Transitioning to a sustainable organisation
Sustainability at EMBL reduces our environmental impact, finds solutions to the major global challenges and promotes sustainable science.
In this first edition of EMBL Sustainability Stories, we tell you about Magdalena Gierlach, supervisor of the lab kitchen services, and the continuing contribution of her team to EMBL’s sustainability journey.
Researchers, who make up 0.1% of the population, generate almost 2% of the global plastic waste, data that underlines the importance of our efforts to reduce and reuse. A recent study calculated that reusing labware instead of using single-use versions can bring about an 11-fold reduction in the associated CO2 footprint. EMBL’s lab kitchen services play an important role in encouraging and enabling such behaviours.
Magdalena Gierlach started working for EMBL in 1996 and has worked to support and facilitate EMBL’s science ever since. In conversation with her, she told the Sustainability Team of all the services her team offers and we discussed how they can support EMBL’s sustainability goals.
Indeed, this may come as a surprise, but the services Magdalena and her team provide to EMBL members are extremely valuable, not only to facilitate research but also to support our sustainability strategy. “I was really happy to hear about the environmental benefits that the lab kitchen offers and we want to continue to help EMBL reduce its environmental impact in the future,” Magdalena said.
Magdalena’s team is distributed into three general-purpose kitchens, one media kitchen and one fly kitchen. They are in charge of supplying labs with many different reagents and labware. Their work contributes to reducing our environmental footprint at several different levels; the reduction of plastic waste being one of the most relevant.
A good example of these efforts is the pipette tip refilling and sterilisation pipeline established by the kitchens, which is tailored to meet the different requirements of our units. The team normally refills the boxes from stackable tip racks but during the pandemic, they had an alternative plan to ensure the undisturbed supply of tip boxes: buying single tips and refilling the boxes manually.

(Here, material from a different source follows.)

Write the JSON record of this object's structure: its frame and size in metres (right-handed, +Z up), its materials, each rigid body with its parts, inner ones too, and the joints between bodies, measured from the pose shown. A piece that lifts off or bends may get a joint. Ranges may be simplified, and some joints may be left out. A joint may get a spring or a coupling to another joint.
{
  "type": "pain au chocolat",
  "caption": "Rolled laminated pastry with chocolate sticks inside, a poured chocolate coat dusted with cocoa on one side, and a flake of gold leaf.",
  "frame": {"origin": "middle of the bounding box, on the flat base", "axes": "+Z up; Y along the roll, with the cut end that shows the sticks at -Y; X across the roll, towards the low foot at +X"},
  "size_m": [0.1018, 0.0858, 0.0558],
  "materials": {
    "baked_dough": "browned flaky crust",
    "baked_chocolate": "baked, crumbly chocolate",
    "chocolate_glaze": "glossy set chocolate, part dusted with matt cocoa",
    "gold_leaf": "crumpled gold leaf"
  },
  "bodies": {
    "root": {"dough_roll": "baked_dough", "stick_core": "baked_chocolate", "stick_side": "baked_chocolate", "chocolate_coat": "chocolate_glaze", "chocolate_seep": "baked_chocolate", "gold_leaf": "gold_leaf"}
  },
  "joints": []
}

Another invaluable pipeline established by the team is the collection, cleaning, and sterilisation of glassware, such as serological pipettes and measuring instruments, which reduces our dependence on single-use plastics. The kitchen services also provide labs with several essential sterile reagents, such as water and phosphate-buffered saline (PBS), preparing more than 150 litres a week of the latter. In the most extreme case, this is keeping us from using and discarding up to 300 plastic bottles a week. The service maintains a strict separation between the reagents used for cell culture and any other lab-used bottles to ensure sterility.
However, PBS is only the tip of the iceberg. The media kitchen also produces cell culture media and has never had, in more than 20 years, any reports of contamination. They also make other commonly used reagents and can even adapt the production to certain special circumstances and user needs.
It is clear that our lab kitchens are working hard to make EMBL more sustainable. They reduce our dependence on precious resources and reduce our waste volumes. So, if you have ever considered how you can be more sustainable in your research, perhaps look into the services that lab kitchens provide and see if you can use them more often.